For decades NRDC has worked closely with indigenous conservation leaders in their quest to protect the boreal forest, and Courtois has been a close ally of the organization over the past few years. Jennifer Skene, an NRDC environmental law fellow focused on boreal conservation, notes, “Val has really been our guiding light when it comes to the issues indigenous communities face related to logging and their right to determine how their land is used. She has this dual consciousness—about the desire of communities to manage the forest and grow economically, but also about the importance of maintaining this forest for future generations.”

Speckled trout brook, Labrador
Credit: Valérie Courtois

Her determination and resilience have contributed to Courtois’s success in her role leading the ILI, Skene believes. “She obviously has seen the dramatic impacts industrial development has had on indigenous communities and has worked extensively in oftentimes very frustrating conditions with some governments that are unwilling to incorporate indigenous voices into their policies or consider indigenous rights.”
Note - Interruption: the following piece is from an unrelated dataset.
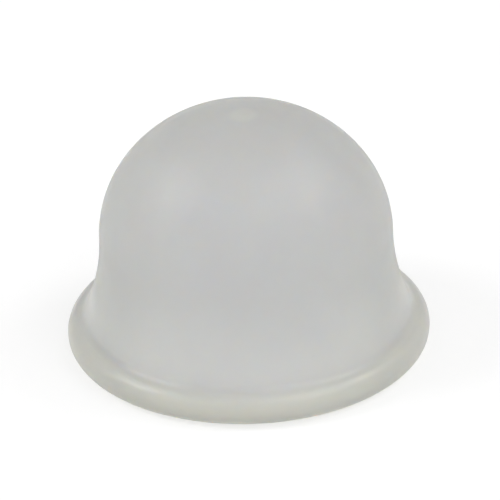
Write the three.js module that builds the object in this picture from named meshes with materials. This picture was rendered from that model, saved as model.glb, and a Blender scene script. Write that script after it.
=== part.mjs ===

Meanwhile, the fight to protect the boreal forest is gaining international attention. Earlier this year, both a coalition of U.S. university groups and one of multinational corporations urged Canadian federal and provincial government officials to safeguard the globally important forest. With the destruction of intact forest continuing and the impacts of climate change growing by the day, indigenous leaders, including Courtois and guardians across Canada, represent a ray of hope for all of us.